#### RECORDS SUPPLIED
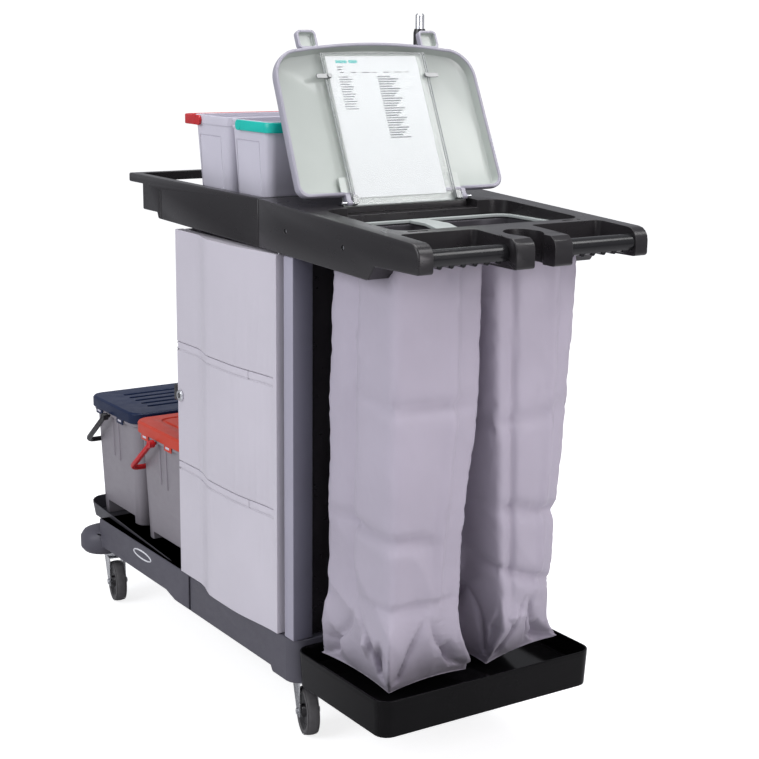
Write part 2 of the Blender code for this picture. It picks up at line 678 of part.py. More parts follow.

==

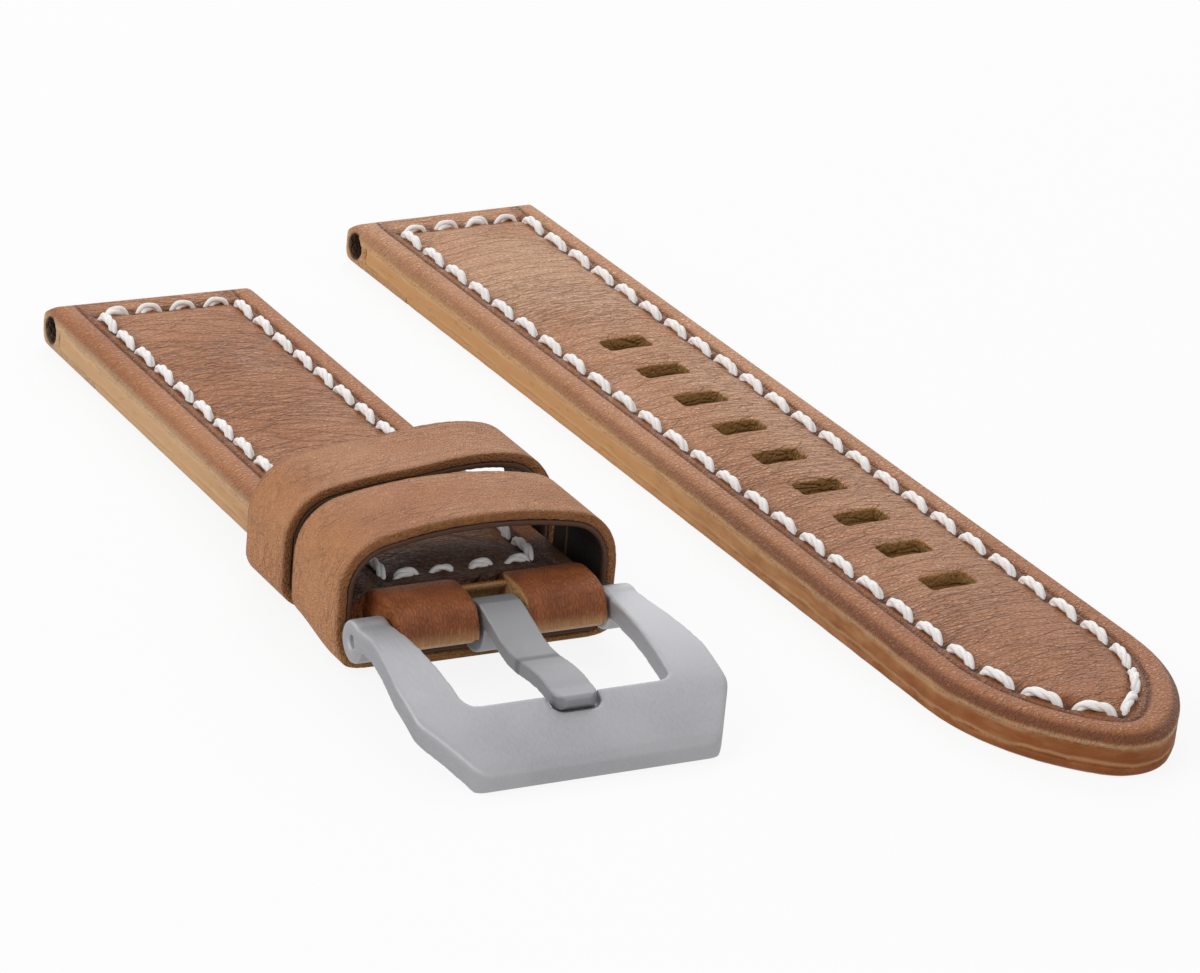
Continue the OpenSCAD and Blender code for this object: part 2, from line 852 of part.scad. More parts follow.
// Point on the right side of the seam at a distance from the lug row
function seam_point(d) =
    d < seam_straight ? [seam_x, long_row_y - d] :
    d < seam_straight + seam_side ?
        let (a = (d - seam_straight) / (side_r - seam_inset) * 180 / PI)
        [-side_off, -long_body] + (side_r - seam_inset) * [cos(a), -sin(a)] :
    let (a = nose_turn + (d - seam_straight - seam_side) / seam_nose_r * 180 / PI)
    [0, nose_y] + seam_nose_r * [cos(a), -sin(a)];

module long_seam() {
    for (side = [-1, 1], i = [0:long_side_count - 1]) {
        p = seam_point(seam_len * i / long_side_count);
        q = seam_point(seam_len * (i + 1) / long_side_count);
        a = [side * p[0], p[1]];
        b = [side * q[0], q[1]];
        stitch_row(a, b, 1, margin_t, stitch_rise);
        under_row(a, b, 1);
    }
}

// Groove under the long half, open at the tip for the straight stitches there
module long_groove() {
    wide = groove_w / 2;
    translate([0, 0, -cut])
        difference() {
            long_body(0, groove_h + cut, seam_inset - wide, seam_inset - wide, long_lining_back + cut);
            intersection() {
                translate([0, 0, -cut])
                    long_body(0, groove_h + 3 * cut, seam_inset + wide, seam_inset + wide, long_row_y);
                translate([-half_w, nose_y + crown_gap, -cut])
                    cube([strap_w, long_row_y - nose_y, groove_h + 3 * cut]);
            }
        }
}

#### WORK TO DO
Which lines above run from the one containing "Continue the OpenSCAD" down to the one containing "[0, nose_y] +"? Repeat exactly those, both ends included, and nothing else.

#### WRITTEN ANSWER
Continue the OpenSCAD and Blender code for this object: part 2, from line 852 of part.scad. More parts follow.
// Point on the right side of the seam at a distance from the lug row
function seam_point(d) =
    d < seam_straight ? [seam_x, long_row_y - d] :
    d < seam_straight + seam_side ?
        let (a = (d - seam_straight) / (side_r - seam_inset) * 180 / PI)
        [-side_off, -long_body] + (side_r - seam_inset) * [cos(a), -sin(a)] :
    let (a = nose_turn + (d - seam_straight - seam_side) / seam_nose_r * 180 / PI)
    [0, nose_y] + seam_nose_r * [cos(a), -sin(a)];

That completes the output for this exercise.